Müşterinin, ibraz etmesi gerekli belgelerin yetersiz bilgiler içermesi, verdiği bilgilerin birbiriyle çelişkili olması veya bilgileri vermede isteksiz davranması halinde öncelikli görev meslek erbabına düşüyor. Karşısındaki kişinin, iş ve mesleği her halinden anlaşılabilmesine karşın sinir ya da acelecilik gibi farklı davranışlar sergileyen bir müşteri olması durumunda şüpheli işlem bildiriminde bulunulmasına gerek olmayabiliyor fakat meslek erbabının tecrübe, deneyim ve müşterinin hal, tutum ve davranışları bir araya geldiğinde, belgelerin verilmemesi, yanlış bilgiler içeren belgelerde ısrar edilmesi gibi davranış ve belge beyanları şüpheli işleme konu edilebiliyor.
Özellikle henüz yeni bir iş ilişkisine girilecek müşterinin örnek verilen davranışlarda bulunması, kaçamak ve yanlış cevaplar vermesi, fiziksel olarak davranışlarının da bunu desteklemesi gibi doneler bir arada ele alındığında mutlaka şüpheli işlem bildiriminde bulunulmasının faydalı olacağı ifade ediliyor. Bunun yanı sıra müşterinin, iş veya aile ilişkisi gibi makul bir nedene dayanmaksızın üçüncü kişiler adına gayrimenkul, taşıt satın alması hali çoğu durumda tek başına şüpheli olarak görülmesi gereken bir durum olarak değerlendiriliyor.

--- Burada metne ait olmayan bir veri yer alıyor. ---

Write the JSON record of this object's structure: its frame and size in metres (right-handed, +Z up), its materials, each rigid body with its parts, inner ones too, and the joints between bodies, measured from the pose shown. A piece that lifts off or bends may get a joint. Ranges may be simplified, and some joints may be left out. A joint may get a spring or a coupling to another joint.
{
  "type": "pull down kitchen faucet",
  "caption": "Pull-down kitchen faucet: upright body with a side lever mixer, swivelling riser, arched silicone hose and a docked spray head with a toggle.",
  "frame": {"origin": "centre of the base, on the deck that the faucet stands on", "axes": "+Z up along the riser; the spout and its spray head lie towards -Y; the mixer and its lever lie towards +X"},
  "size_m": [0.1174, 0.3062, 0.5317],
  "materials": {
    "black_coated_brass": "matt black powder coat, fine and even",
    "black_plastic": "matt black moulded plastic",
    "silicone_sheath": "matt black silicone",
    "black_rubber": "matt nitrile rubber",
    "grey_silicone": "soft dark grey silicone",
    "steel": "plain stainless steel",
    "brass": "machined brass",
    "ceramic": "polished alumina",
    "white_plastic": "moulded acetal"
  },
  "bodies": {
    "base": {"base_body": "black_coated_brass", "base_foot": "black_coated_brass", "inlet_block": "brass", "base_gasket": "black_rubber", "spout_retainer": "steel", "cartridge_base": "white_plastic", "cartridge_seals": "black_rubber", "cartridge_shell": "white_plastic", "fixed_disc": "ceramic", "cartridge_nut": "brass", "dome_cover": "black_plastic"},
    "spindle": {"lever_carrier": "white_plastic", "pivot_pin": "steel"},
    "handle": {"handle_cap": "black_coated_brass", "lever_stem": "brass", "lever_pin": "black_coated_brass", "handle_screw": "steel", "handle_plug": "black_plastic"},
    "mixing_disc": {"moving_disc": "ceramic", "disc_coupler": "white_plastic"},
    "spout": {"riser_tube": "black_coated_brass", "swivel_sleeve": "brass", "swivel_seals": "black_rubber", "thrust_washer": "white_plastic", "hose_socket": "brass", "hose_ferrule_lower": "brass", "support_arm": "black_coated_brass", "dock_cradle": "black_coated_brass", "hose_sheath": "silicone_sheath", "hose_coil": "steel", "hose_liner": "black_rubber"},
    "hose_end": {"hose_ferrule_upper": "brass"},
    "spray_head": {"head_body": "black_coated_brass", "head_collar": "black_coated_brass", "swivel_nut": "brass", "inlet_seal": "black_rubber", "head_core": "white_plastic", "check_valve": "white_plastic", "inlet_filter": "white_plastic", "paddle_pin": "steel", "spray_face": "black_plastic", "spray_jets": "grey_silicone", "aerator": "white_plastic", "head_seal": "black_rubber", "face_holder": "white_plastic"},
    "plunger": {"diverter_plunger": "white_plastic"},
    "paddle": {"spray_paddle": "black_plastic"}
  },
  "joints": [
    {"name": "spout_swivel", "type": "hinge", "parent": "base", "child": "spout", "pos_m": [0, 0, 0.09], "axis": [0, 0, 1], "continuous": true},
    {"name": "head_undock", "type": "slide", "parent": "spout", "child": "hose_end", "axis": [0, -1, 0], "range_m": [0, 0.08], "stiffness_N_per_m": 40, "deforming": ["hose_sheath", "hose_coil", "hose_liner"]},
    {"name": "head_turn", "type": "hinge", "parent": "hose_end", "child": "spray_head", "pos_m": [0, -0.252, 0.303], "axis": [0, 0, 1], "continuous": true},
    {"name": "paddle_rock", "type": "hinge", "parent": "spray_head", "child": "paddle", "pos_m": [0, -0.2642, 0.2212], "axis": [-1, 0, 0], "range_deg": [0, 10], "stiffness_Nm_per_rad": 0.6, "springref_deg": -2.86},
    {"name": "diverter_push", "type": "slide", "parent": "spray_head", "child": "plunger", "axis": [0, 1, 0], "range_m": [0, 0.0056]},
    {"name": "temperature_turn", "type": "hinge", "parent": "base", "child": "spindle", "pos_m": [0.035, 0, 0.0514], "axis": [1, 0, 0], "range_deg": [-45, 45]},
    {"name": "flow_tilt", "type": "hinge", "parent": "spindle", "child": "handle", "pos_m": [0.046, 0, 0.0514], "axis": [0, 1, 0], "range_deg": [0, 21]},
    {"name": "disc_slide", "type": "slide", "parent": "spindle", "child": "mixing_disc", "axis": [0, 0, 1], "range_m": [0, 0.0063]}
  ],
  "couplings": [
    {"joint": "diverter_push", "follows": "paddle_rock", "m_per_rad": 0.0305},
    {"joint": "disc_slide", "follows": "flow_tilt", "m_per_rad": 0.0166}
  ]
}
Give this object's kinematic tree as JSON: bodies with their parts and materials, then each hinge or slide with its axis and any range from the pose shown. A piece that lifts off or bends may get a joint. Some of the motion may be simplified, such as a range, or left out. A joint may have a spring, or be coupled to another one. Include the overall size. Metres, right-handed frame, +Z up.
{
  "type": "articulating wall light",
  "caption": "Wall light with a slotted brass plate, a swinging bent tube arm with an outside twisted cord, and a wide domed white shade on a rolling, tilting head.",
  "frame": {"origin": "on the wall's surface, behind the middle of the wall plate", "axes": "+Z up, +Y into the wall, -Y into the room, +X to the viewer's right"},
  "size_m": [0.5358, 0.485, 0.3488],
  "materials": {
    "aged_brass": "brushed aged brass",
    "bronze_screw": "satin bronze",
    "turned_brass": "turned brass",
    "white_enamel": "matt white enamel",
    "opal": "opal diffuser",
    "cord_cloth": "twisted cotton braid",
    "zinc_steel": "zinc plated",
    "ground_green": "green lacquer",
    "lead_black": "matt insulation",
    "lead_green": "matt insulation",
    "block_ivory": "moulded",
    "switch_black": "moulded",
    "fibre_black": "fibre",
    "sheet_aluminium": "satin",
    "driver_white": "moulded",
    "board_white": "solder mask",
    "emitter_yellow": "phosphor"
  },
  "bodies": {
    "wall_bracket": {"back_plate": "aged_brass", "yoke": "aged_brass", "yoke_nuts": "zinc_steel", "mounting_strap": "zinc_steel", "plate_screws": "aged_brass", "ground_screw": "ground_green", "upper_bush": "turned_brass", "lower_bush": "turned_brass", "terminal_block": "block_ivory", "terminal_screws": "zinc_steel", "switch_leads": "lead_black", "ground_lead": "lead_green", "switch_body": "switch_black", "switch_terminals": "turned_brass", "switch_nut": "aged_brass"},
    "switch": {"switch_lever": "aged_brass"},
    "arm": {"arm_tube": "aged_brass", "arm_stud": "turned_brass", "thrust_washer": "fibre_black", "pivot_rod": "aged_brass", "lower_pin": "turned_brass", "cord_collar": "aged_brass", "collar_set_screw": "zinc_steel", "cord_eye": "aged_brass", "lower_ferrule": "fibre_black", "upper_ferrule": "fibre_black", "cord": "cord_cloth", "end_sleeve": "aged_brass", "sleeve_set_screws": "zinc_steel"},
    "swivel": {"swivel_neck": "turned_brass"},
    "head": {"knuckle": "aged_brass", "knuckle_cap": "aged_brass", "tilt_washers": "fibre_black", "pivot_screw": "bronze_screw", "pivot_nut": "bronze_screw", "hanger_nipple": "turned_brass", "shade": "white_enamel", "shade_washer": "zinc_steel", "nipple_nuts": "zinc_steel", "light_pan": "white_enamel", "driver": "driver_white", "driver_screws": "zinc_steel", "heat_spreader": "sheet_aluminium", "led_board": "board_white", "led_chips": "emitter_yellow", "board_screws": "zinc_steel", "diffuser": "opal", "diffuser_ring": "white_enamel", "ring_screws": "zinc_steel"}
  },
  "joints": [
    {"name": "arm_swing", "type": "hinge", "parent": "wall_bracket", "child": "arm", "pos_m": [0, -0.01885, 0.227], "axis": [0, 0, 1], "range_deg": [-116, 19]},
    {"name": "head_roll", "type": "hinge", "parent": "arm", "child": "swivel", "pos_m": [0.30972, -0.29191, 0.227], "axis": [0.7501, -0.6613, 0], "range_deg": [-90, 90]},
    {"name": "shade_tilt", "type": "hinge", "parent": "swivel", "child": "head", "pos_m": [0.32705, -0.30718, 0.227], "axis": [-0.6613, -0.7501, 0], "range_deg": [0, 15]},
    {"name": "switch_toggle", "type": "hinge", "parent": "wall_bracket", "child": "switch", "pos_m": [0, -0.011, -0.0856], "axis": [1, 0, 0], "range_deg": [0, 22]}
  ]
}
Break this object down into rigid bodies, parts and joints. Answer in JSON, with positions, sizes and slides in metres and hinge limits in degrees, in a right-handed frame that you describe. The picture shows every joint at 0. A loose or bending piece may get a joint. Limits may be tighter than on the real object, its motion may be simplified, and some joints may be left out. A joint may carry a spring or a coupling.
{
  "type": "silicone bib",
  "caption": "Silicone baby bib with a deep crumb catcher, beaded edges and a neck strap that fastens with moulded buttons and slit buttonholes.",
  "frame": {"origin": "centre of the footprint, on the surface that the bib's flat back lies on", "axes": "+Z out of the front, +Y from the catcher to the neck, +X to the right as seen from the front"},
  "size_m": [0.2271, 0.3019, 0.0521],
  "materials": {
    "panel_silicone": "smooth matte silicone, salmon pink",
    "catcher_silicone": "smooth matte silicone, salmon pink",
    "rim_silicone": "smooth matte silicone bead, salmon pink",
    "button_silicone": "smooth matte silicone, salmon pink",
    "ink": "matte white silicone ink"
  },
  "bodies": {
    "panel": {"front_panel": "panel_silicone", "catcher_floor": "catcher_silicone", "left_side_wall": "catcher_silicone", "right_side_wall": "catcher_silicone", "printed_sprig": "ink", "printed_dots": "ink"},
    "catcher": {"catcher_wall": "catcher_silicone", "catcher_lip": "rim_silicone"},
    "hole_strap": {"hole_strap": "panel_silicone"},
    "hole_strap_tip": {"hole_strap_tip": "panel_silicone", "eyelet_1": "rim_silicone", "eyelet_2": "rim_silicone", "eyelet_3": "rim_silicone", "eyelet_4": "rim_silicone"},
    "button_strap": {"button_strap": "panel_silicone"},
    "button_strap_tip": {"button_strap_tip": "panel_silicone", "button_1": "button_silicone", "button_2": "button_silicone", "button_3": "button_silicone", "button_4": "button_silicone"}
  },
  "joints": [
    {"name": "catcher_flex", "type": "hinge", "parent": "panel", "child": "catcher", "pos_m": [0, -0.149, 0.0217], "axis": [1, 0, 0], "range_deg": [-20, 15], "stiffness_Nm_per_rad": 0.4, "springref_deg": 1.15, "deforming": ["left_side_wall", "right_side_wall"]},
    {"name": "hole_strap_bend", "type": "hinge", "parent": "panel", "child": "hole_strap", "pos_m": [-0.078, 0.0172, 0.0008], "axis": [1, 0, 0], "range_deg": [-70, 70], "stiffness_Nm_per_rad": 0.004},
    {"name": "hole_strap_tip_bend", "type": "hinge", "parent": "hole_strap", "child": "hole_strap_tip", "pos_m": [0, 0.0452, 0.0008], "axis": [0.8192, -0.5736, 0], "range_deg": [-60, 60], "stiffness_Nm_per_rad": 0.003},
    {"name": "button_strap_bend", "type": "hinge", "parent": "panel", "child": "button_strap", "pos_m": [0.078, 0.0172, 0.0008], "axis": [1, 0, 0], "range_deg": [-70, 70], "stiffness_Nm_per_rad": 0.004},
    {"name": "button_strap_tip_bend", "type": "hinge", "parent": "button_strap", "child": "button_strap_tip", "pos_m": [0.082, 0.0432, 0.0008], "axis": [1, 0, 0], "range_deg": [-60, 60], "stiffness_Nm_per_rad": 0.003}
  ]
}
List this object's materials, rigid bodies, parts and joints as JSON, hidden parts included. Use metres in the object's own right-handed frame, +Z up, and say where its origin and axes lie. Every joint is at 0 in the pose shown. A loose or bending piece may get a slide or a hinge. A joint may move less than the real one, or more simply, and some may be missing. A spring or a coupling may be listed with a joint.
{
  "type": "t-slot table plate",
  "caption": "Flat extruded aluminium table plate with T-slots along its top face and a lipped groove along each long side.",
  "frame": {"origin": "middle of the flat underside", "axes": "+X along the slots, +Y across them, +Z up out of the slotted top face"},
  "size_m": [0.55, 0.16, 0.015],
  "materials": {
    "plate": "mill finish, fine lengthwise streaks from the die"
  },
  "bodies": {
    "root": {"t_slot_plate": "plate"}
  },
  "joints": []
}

Gayrimenkul ve taşıt alım-satımı, özellikle nakit bazlı yapılan işlemler yoluyla kara para aklama konusunda geleneksel yöntemler olarak kabul ediliyor. Normal hayat düzeninin dışında değerlendirilebilecek alış ve satışlar veya gayet normal görülebilecek alış satışlar yoluyla suç geliri bu sektörler üzerinden piyasaya girebiliyor. Söz konusu paraların finans sektörüne girişinde daha karmaşık metotlar kullanılabilmesine karşın, taşınmaz sektörüne girişi daha basit yollarla oluyor.
Örneğin kaynağı yasal olmayan para, gayrimeşru kaynağının gizlenmesi amacıyla turistik tesislerin satın alınmasında kullanılarak bu şekilde yasal gelir elde edilebiliyor. Diğer bir şekilde ise suç geliri sahibi, satın aldığı gayrimenkulün alış fiyatını olduğundan düşük göstermek ve daha sonra gerçek fiyatından satmak suretiyle gelirinin gayrimeşru kaynağını gizleyebiliyor.